▶ Data provided
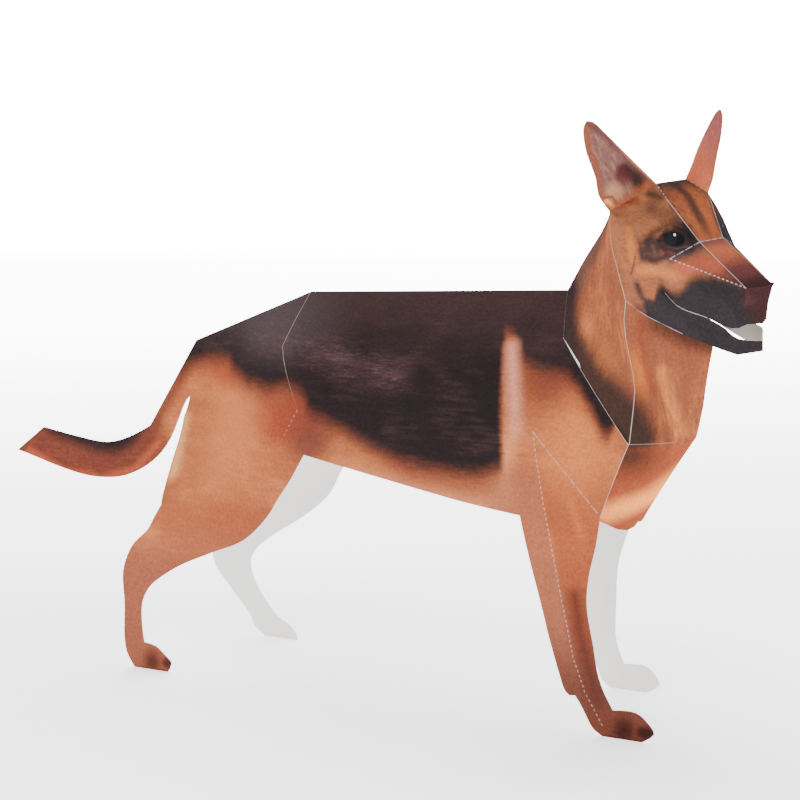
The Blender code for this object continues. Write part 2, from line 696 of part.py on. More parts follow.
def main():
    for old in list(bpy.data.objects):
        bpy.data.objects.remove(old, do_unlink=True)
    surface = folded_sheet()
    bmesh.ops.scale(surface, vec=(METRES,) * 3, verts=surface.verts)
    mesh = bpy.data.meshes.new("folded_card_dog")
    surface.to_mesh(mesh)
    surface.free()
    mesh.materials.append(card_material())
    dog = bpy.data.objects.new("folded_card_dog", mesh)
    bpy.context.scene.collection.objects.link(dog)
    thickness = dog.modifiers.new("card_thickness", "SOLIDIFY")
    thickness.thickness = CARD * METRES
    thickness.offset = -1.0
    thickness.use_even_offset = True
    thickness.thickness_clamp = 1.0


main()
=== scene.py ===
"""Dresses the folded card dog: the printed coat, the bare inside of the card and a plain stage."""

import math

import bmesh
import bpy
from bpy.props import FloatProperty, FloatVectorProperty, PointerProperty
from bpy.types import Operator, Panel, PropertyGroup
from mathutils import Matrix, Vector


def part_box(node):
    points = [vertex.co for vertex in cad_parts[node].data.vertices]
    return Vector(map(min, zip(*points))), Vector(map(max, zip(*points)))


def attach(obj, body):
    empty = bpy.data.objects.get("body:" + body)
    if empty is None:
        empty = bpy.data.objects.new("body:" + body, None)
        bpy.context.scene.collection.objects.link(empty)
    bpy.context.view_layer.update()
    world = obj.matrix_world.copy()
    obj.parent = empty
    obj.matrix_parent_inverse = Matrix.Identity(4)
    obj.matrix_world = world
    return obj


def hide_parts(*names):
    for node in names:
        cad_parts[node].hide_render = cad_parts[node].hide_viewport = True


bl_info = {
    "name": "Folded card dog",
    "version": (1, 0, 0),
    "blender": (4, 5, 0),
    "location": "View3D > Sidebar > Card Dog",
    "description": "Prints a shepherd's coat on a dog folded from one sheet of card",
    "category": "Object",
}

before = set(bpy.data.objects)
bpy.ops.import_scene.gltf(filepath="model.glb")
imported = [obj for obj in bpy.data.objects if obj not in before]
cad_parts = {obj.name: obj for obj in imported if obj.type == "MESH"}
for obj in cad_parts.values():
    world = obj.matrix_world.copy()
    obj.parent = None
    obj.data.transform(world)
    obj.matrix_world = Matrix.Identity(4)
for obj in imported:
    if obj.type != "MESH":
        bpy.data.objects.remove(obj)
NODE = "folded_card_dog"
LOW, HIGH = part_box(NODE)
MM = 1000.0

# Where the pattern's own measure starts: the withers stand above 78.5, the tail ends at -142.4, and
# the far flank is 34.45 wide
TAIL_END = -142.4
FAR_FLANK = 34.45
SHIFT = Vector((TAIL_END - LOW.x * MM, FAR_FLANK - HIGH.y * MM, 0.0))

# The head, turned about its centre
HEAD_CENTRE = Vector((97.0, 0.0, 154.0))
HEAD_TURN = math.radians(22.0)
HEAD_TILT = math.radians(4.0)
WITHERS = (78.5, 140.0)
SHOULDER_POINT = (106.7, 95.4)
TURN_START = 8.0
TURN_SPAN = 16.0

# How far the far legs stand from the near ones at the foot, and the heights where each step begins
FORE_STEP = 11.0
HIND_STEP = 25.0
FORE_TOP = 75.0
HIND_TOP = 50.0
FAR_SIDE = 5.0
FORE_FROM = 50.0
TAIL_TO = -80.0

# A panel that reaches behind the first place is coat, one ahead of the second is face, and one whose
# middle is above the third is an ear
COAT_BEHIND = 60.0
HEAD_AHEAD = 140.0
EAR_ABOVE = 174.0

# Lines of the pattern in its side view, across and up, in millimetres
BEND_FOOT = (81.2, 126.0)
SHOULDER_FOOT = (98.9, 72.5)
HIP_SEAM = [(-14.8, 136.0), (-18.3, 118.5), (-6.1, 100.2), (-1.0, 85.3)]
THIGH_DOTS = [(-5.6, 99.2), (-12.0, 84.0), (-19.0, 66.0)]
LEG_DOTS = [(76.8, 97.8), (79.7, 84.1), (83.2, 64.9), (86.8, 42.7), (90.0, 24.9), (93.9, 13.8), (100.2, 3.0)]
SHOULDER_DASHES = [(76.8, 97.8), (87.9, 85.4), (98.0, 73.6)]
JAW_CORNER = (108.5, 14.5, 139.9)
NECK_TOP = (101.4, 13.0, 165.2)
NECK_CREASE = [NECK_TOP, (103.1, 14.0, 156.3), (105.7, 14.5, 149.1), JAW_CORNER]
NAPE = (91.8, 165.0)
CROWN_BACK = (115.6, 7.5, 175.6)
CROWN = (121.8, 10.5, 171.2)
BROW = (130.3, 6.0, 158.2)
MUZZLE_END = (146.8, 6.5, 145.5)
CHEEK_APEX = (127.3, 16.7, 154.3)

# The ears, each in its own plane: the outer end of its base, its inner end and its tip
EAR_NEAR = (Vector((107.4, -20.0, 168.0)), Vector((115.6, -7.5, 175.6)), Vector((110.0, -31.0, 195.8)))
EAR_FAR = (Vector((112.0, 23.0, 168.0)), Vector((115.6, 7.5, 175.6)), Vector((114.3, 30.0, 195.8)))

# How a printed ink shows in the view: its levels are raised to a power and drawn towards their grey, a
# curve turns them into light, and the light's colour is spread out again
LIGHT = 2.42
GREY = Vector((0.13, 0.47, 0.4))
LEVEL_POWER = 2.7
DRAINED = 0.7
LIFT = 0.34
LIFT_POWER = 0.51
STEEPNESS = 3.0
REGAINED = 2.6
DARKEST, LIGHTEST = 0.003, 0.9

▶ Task
Output exactly the lines of the material above from the one containing "bmesh.ops.scale(surface, vec=(METRES,) *" up to and including the one containing "for node in".

▶ Problem solution
    bmesh.ops.scale(surface, vec=(METRES,) * 3, verts=surface.verts)
    mesh = bpy.data.meshes.new("folded_card_dog")
    surface.to_mesh(mesh)
    surface.free()
    mesh.materials.append(card_material())
    dog = bpy.data.objects.new("folded_card_dog", mesh)
    bpy.context.scene.collection.objects.link(dog)
    thickness = dog.modifiers.new("card_thickness", "SOLIDIFY")
    thickness.thickness = CARD * METRES
    thickness.offset = -1.0
    thickness.use_even_offset = True
    thickness.thickness_clamp = 1.0


main()
=== scene.py ===
"""Dresses the folded card dog: the printed coat, the bare inside of the card and a plain stage."""

import math

import bmesh
import bpy
from bpy.props import FloatProperty, FloatVectorProperty, PointerProperty
from bpy.types import Operator, Panel, PropertyGroup
from mathutils import Matrix, Vector


def part_box(node):
    points = [vertex.co for vertex in cad_parts[node].data.vertices]
    return Vector(map(min, zip(*points))), Vector(map(max, zip(*points)))


def attach(obj, body):
    empty = bpy.data.objects.get("body:" + body)
    if empty is None:
        empty = bpy.data.objects.new("body:" + body, None)
        bpy.context.scene.collection.objects.link(empty)
    bpy.context.view_layer.update()
    world = obj.matrix_world.copy()
    obj.parent = empty
    obj.matrix_parent_inverse = Matrix.Identity(4)
    obj.matrix_world = world
    return obj


def hide_parts(*names):
    for node in names:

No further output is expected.